● **Recorded data**:
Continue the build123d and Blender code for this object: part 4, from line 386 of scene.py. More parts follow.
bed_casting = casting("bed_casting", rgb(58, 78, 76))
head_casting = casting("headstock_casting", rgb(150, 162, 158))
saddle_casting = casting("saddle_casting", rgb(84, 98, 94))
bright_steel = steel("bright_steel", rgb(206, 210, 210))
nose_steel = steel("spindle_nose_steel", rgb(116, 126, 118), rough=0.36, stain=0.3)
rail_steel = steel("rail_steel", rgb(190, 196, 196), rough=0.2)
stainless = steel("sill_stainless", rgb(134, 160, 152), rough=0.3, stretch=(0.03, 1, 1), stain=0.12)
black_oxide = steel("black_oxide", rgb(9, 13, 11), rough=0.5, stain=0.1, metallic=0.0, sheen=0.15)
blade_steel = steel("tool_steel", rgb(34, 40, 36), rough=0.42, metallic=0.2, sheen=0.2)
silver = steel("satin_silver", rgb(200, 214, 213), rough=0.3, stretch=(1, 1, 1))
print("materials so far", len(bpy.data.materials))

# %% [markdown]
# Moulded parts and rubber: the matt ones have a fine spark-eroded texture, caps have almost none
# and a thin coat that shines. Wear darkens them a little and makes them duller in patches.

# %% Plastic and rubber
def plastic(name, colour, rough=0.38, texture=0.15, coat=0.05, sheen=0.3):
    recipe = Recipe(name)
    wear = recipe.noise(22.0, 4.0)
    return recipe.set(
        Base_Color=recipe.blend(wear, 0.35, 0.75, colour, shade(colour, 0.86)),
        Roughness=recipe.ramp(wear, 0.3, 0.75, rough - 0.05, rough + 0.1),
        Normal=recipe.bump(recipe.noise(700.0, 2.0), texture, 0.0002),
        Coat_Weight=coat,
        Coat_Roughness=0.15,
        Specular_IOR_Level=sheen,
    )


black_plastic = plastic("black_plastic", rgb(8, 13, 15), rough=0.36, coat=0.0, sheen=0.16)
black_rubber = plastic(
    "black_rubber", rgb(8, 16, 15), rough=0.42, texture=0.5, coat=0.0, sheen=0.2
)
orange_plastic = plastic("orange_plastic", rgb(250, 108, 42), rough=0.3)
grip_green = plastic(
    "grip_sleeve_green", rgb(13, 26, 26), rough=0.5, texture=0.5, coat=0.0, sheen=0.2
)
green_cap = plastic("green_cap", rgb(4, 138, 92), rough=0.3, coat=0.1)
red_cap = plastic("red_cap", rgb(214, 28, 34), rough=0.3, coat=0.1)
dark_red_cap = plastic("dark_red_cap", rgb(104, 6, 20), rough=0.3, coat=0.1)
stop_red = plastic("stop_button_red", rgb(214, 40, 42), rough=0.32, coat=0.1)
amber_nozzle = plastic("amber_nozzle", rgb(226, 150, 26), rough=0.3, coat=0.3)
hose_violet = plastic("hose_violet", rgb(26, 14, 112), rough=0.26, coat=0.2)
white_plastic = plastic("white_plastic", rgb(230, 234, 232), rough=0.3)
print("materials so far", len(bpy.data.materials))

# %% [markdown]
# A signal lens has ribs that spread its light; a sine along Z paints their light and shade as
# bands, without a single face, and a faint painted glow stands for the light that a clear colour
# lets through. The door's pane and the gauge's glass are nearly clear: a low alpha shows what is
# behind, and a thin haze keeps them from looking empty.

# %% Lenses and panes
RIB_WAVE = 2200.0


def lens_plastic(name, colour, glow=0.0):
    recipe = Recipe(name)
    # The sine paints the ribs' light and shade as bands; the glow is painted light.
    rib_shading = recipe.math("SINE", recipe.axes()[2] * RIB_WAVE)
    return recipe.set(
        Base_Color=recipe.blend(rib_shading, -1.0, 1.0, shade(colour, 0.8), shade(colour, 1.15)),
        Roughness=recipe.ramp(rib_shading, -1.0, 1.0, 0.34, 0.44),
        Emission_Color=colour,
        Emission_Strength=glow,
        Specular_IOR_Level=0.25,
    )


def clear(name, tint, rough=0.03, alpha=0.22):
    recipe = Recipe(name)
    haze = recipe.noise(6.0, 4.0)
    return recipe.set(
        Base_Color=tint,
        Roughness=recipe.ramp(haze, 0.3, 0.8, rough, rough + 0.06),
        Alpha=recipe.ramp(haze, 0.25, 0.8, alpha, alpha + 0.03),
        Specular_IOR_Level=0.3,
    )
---
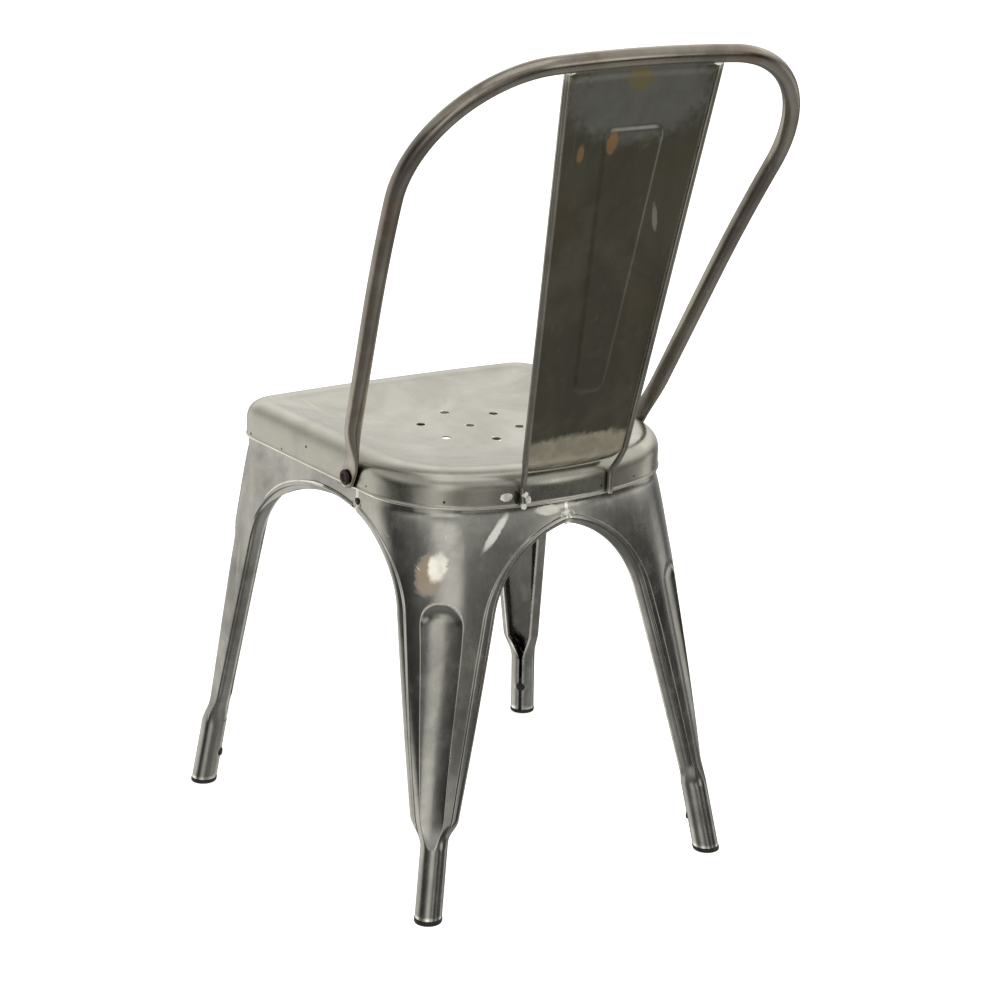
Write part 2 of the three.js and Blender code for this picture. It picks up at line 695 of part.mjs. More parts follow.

● **Description of the task**: Show, from the material above, each line that includes the string "code".

● **Full output**:
Continue the build123d and Blender code for this object: part 4, from line 386 of scene.py. More parts follow.
Write part 2 of the three.js and Blender code for this picture. It picks up at line 695 of part.mjs. More parts follow.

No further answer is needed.